Traczyk strips the bass from its lyricism; instead of looking for melodies and pleasant sounds, he opts for the heaviness. Here he is drawling out sounds and trying to tame the mighty-sounding wooden giant.

When I think about Wojtek Traczyk, I immediately hear all the projects where he participates – such as Muzykoterapia, Warszawskie Combo Taneczne, or Marcin Masecki and Gaba Kulka’s musical ventures. More often than not, these are songs where Traczyk is in the background, because theoretically that’s the role of the double bass. Yet Traczyk dispels any such myths and regularly plays with what we’re accustomed to as listeners: in 2012, he released Free Solo, with the double bass as the only instrument, two years later, on dziękuję, dobrze, he played songs with a backing band. In the meantime, he contributed to a number of line-ups (he plays also with Kamil Szuszkiewicz, Hubert Zemler, Paweł Szpura or Wacław Zimpel), until spring 2020 brought his second solo work, Runo, a fully thought-out, evocative and carefully produced piece.

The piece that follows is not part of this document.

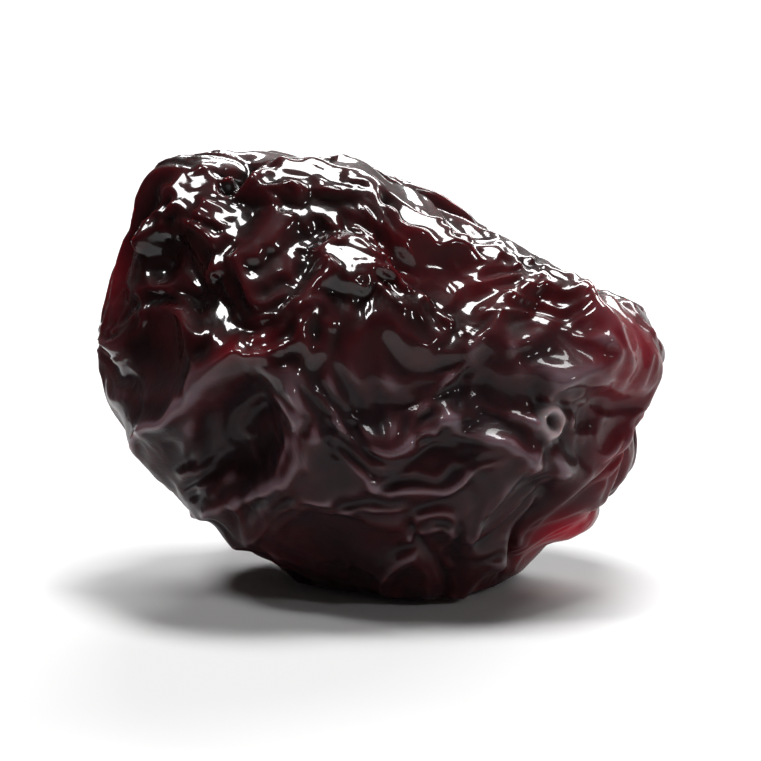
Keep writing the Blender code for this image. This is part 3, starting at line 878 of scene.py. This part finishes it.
@dataclass(frozen=True)
class CherrySkinFinish:
    """Sun-dried dark cherry skin with a sticky film of its own sugar and a little oil.

    The skin's own tone is nearly black. Painted light and shade are mixed into its colour: painted shade
    makes the creases near black, painted light lifts the crests to oxblood, and a painted deep-red light
    stands for light let through where little flesh lies behind the skin. On the rubbed top the film is
    smooth and whole, and gives crisp white lights. Low down the film thins in the hollows, and a painted
    lilac-grey sheen, which stands for the pale floor's reflection, pales the skin and most of all the
    crests, as painted light lines.
    The callus where the stem sat is a pale ring, partly its own paler tone and partly a painted highlight.
    """

    name: str = "dried_cherry_skin"
    # deep is the skin's own near-black tone. Mixed towards oxblood by how far the skin stands out, full
    # deep in the creases is painted shade and oxblood on the crests is painted light.
    deep: str = "#150506"
    oxblood_and_crest_light: str = "#380a0f"
    # A lilac-grey painted sheen: low down it stands for the pale floor's reflection, on the crests for
    # painted light lines.
    painted_sheen: str = "#6c5a62"
    # Painted deep-red light, which stands for light let through the flesh.
    painted_glow_crimson: str = "#b4102a"
    # A pale ring on the callus: partly the scar's own paler tone, partly a painted highlight.
    callus: str = "#cdbfc2"
    callus_tone_and_highlight_share: float = 0.6
    share_level: float = 0.3
    painted_crest_and_crease_rise: float = 0.8
    share_stray: float = 0.35
    # The painted sheen's share, even low down and more on crests, and the heights over which it and the
    # film's thinning come in.
    painted_sheen_even: float = 0.07
    painted_sheen_on_crest: float = 0.70
    painted_sheen_crest_from: float = 0.25
    painted_sheen_and_film_top: float = 9.8 * MM
    painted_sheen_and_film_full: float = 7.8 * MM
    painted_sheen_and_film_rise_right: float = 0.10
    roughness: tuple[float, float] = (0.34, 0.50)
    ior: float = 1.43
    base_specular: float = 0.08
    film: tuple[float, float] = (1.0, 0.25)
    film_thinning_on_crest: float = 0.45
    film_roughness: float = 0.07
    scatter: float = 0.30
    scatter_radius: tuple[float, float, float] = (1.0, 0.16, 0.10)
    scatter_scale: float = 0.9 * MM
    mottle_size: float = 2.2 * MM
    mottle_detail: float = 3.0
    mottle_range: tuple[float, float] = (0.35, 0.65)
    pucker_size: float = 0.34 * MM
    pucker_depth: float = 0.018 * MM
    pucker_detail: float = 2.0
    pucker_twist: float = 0.6
    # Sugar grit is 0.02 to 0.05 mm, finer than two pixels of the picture, so it is drawn coarser.
    grit_size: float = 0.10 * MM
    grit_depth: float = 0.004 * MM
    grit_detail: float = 1.0

    def build(self) -> bpy.types.Material:
        """Builds the material.

        Returns:
            The finished material. It reads the mesh's attributes standing, painted_glow and callus.
        """
        material = bpy.data.materials.new(self.name)
        material.use_nodes = True
        tree = material.node_tree
        tree.nodes.clear()
        where = add_node(tree, "TexCoord").outputs["Object"]
        # low is 0 on the top and 1 low down, a little higher on the right: there the painted sheen is mixed
        # in and the film thins.
        leaning = {1: (-self.painted_sheen_and_film_rise_right, 0.0, 1.0)}
        along = {"operation": "DOT_PRODUCT"}
        height = add_node(tree, "VectorMath", along, leaning, {0: where}).outputs["Value"]
        span = {"From Min": self.painted_sheen_and_film_top, "From Max": self.painted_sheen_and_film_full}
        soft = {"interpolation_type": "SMOOTHSTEP"}
        low = add_node(tree, "MapRange", soft, span, {"Value": height}).outputs["Result"]
        scales = {"Scale": 1 / self.mottle_size, "Detail": self.mottle_detail}
        mottle = add_node(tree, "TexNoise", None, scales, {"Vector": where}).outputs["Fac"]
        span = {
            "From Min": self.mottle_range[0], "From Max": self.mottle_range[1],
            "To Min": self.roughness[0], "To Max": self.roughness[1],
        }
        rough = add_node(tree, "MapRange", None, span, {"Value": mottle}).outputs["Result"]
        standing = add_node(tree, "Attribute", {"attribute_name": "standing"}).outputs["Fac"]
        span = {"To Min": 1.0, "To Max": self.film_thinning_on_crest}
        hollow = add_node(tree, "MapRange", None, span, {"Value": standing}).outputs["Result"]
        dull = add_node(tree, "Math", {"operation": "MULTIPLY"}, None, {0: hollow, 1: low}).outputs[0]
        span = {"To Min": self.film[0], "To Max": self.film[1]}
        film = add_node(tree, "MapRange", None, span, {"Value": dull}).outputs["Result"]
        skin = add_node(
            tree, "BsdfPrincipled", None,
            {
                "IOR": self.ior, "Specular IOR Level": self.base_specular, "Coat IOR": self.ior,
                "Coat Roughness": self.film_roughness, "Subsurface Weight": self.scatter,
                "Subsurface Radius": self.scatter_radius, "Subsurface Scale": self.scatter_scale,
            },
            {
                "Base Color": self.colour(tree, low, mottle, standing), "Roughness": rough,
                "Coat Weight": film, "Normal": self.pucker(tree, where),
            },
        )
        add_node(tree, "OutputMaterial", None, None, {"Surface": skin.outputs["BSDF"]})
        return material

    def colour(
        self,
        tree: bpy.types.NodeTree,
        low: bpy.types.NodeSocket,
        mottle: bpy.types.NodeSocket,
        standing: bpy.types.NodeSocket,
    ) -> bpy.types.NodeSocket:
        """Mixes the skin's colour with painted light: painted shade in creases, painted oxblood light on
        crests, a painted deep-red light through the flesh, a painted lilac-grey sheen, and the callus's
        pale ring.

        Args:
            tree: The material's node tree.
            low: 0 on the top and 1 low down, where the painted sheen is mixed in and the film thins.
            mottle: A noise of about 0.5.
            standing: -1 in creases to 1 on crests.

        Returns:
            The colour's socket.
        """
        # painted_glow: the share of painted deep-red light let through the flesh.
        painted_glow = add_node(tree, "Attribute", {"attribute_name": "painted_glow"}).outputs["Fac"]
        span = {
            "From Min": self.mottle_range[0], "From Max": self.mottle_range[1],
            "To Min": -self.share_stray, "To Max": self.share_stray,
        }
        uneven = add_node(tree, "MapRange", None, span, {"Value": mottle}).outputs["Result"]
        # Painted shade and light: the creases go to full deep and the crests towards oxblood, over the
        # random mottle.
        rise = {1: self.painted_crest_and_crease_rise, 2: self.share_level}
        painted_crest_and_crease_share = add_node(tree, "Math", {"operation": "MULTIPLY_ADD"}, rise, {0: standing}).outputs[0]
        clamped = {"operation": "ADD", "use_clamp": True}
        share = add_node(tree, "Math", clamped, None, {0: painted_crest_and_crease_share, 1: uneven}).outputs[0]
        colours = {6: to_linear(self.deep), 7: to_linear(self.oxblood_and_crest_light)}
        dark = add_node(tree, "Mix", {"data_type": "RGBA"}, colours, {0: share}).outputs[2]
        painted_glow_colour = {7: to_linear(self.painted_glow_crimson)}
        red = add_node(tree, "Mix", {"data_type": "RGBA"}, painted_glow_colour, {0: painted_glow, 6: dark}).outputs[2]
        # Painted sheen: an even share low down for the pale floor's reflection, rising on crests as painted
        # light lines.
        span = {
            "From Min": self.painted_sheen_crest_from, "From Max": 1.0,
            "To Min": self.painted_sheen_even, "To Max": self.painted_sheen_on_crest,
        }
        soft = {"interpolation_type": "SMOOTHSTEP"}
        left = add_node(tree, "MapRange", soft, span, {"Value": standing}).outputs["Result"]
        painted_sheen_share = add_node(tree, "Math", {"operation": "MULTIPLY"}, None, {0: left, 1: low}).outputs[0]
        painted_sheen_colour = {7: to_linear(self.painted_sheen)}
        skin = add_node(tree, "Mix", {"data_type": "RGBA"}, painted_sheen_colour, {0: painted_sheen_share, 6: red}).outputs[2]
        callus = add_node(tree, "Attribute", {"attribute_name": "callus"}).outputs["Fac"]
        # The callus's pale ring, partly its own paler tone and partly a painted highlight.
        part = {1: self.callus_tone_and_highlight_share}
        ring = add_node(tree, "Math", {"operation": "MULTIPLY"}, part, {0: callus}).outputs[0]
        pale = {7: to_linear(self.callus)}
        return add_node(tree, "Mix", {"data_type": "RGBA"}, pale, {0: ring, 6: skin}).outputs[2]

    def pucker(self, tree: bpy.types.NodeTree, where: bpy.types.NodeSocket) -> bpy.types.NodeSocket:
        """Makes the finest relief: puckers a third of a millimetre wide, and a grit of dried sugar.

        Args:
            tree: The material's node tree.
            where: Object coordinates.

        Returns:
            The bent normal's socket.
        """
        wide = {
            "Scale": 1 / self.pucker_size, "Detail": self.pucker_detail, "Distortion": self.pucker_twist,
        }
        fine = {"Scale": 1 / self.grit_size, "Detail": self.grit_detail}
        puckers = add_node(tree, "TexNoise", None, wide, {"Vector": where}).outputs["Fac"]
        grit = add_node(tree, "TexNoise", None, fine, {"Vector": where}).outputs["Fac"]
        deep = {"Strength": 1.0, "Distance": self.pucker_depth}
        shallow = {"Strength": 1.0, "Distance": self.grit_depth}
        bent = add_node(tree, "Bump", None, deep, {"Height": puckers}).outputs["Normal"]
        return add_node(tree, "Bump", None, shallow, {"Height": grit, "Normal": bent}).outputs["Normal"]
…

On Runo, the bassist returns to the idea explored on Free Solo, but where that first record was careful, at times even conservative and conventional in terms of sound, here he goes further, boldly exploring his instrument. Where that first record was light, at times even lyrical, what we get here is a heavy, sombre and stately tone, with Traczyk pushing the double bass to its limits, as if turning it inside out. I’ve already described a similar playing style this year, with Ville Herrala’s Pu, but the scale is completely different – Pu features a collection of varied miniatures, Runo is composed of long, carefully developed compositions; fully-blooded, complex forms. Traczyk prepares his instrument, ventures into sonorism, explores the wooden soundbox. His double bass sometimes sounds like a completely different instrument: raw, dry, and deep. The opening “Big Sur” is a coarse, compulsively played and resonating drone. “Raccoon” moves close to sound-art, offering a sonic tissue where the instrument’s timbre becomes blurred, and its individual elements are hardly recognizable – when Traczyk plucks the strings, it’s like a spinning circle, uneven, coarse, sometimes getting sharper. This is supplemented by strokes of the bow, dense and powerful, like a sonic concrete mixer. The bow sounds frightfully here, as if it was ground to shreds in slow motion. This is the double bass in micro scale: Traczyk places it right next to our ears, so that we’re able to catch all the nuance in its deep and slow sound.It’s all in the detail, in the coarse, drawn out, painstakingly delivered sounds. The articulation is fascinating: the instrument sometimes sounds metallically, it’s creaking. Traczyk vivisects its huge body – he gets close to acoustic noise music, this dense layer that seems boundless. The swinging, bending strings come to the fore in “Mirror Mirror”, where the wooden, oily sound is counterpointed by noodling in the background. In turn, “Meru” – perhaps the most classical piece in terms of its form – is a mantra woven from dignified bow strokes, its wailing, repetitive sequences blending the folk with the funerary.

Runo stratifies the double bass, fighting its way through the dense structure of the instrument, compiling music from shreds, from sounds that are usually a side effect. Traczyk strips the bass from its lyricism; instead of looking for melodies and pleasant sounds, he opts for the heaviness. His playing style is in equal parts unrestrained and daring – such a personal, one-on-one contact with the instrument sparks a different approach and different emotions. Here he is drawling out sounds and trying to tame the mighty-sounding wooden giant. Runo is a complete and consistent record, and with it, Traczyk reveals his exploratory and eloquent side.